Témoignages d’artisans-bateliers sur la dégradation du réseau des canaux, sur les discussions en cours concernant les niveaux de service, sur la hausse du prix du gazole non routier (GNR)… Le tout nuit à la compétitivité et à la rentabilité des entreprises du transport fluvial.
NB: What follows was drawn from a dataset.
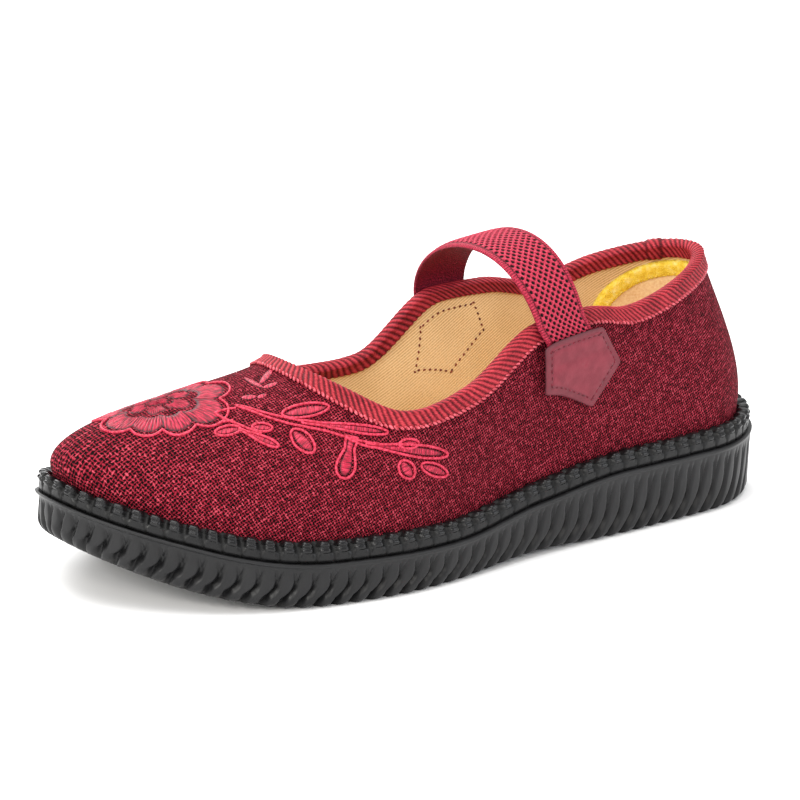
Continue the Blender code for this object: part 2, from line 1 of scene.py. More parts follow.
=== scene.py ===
# %% [markdown]
# # A Chinese cloth shoe, dressed
#
# The frame is a shoe that has already been built as plain solids: a ribbed sole, a beaded welt, a
# hollow cloth wall, a folded tape, an elastic strap and its two patches. This lesson gives each of
# them the surface that the real one has. Everything is in metres, +X runs to the toe, +Y to the
# outer side of the left foot, and the floor is at zero.

# %% Load the frame
import math

import bmesh
import bpy
import numpy as np
from mathutils import Matrix, Vector
from mathutils.bvhtree import BVHTree


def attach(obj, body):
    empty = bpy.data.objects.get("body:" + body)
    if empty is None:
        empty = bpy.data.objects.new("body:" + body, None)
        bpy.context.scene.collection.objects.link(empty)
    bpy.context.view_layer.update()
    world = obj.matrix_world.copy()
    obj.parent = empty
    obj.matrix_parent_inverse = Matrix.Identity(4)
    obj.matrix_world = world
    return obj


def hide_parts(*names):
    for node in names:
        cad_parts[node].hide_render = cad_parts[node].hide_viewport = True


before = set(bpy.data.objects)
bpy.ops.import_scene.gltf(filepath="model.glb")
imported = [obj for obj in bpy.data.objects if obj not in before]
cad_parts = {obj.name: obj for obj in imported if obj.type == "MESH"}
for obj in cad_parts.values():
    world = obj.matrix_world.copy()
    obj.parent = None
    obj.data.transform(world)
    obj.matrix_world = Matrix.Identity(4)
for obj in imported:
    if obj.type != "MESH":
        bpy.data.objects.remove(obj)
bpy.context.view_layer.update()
print("nodes", sorted(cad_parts))

# %% [markdown]
# ## The shoe's own sizes
#
# A shoemaker works from a last, and every piece is cut to it. Here the last is a set of short
# tables: how wide the sole is along its length, how high the collar stands, and how the cloth
# bulges between the two. They are the tables that the solids were made from, so a fine piece lands
# exactly where its plain solid was.

# %% Sizes of the sole, the collar and the strap
MM = 0.001
CLEARANCE = 0.0003
DENSE = 401                 # samples along one side of an outline
RIBS_PER_SIDE = 52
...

« Avant, avec mon bateau, j’allais partout. Aujourd’hui, avec le manque d’entretien des canaux depuis plusieurs années, certains itinéraires ne sont quasiment plus navigables. On ne peut plus charger les bateaux au maximum de leur capacité de 250 tonnes, on est à 230 tonnes voire moins. Avec le niveau d’eau qui n’est plus ce qu’il devrait être, on est parfois obligé de réduire la vitesse à 1,5 ou 2 km/h au lieu de 6,5 à 7 km/h. Pour nous, c’est une perte de rentabilité et cela oblige à tourner le plus que possible pour des résultats et des bénéfices très restreints. On ne dit pas qu’on ferme les canaux mais tout est fait pour que les bateaux ne viennent plus alors qu’il y a des potentiels de trafics. Il y a, d’un côté, les grands discours, de l’autre, la réalité », explique Jean-Marc Degrave, artisan-batelier de 57 ans avec le bateau NDL2 (38 m), également l’un des représentant régional d’Entreprises fluviales de France (E2F).Si les bateaux de fret ont les plus grandes difficultés à naviguer sur plusieurs itinéraires, comme les canaux entre Champagne et Bourgogne, de la Marne au Rhin, des Vosges, du Rhône au Rhin... Les bateaux de tourisme (péniche-hôtel, plaisance) sont aussi concernés, certains ne peuvent plus faire les circuits en boucle comme précédemment. Pour une péniche-hôtel, il faut 1,70 m d’enfoncement, pour un bateau de fret, c’est 1,80 m.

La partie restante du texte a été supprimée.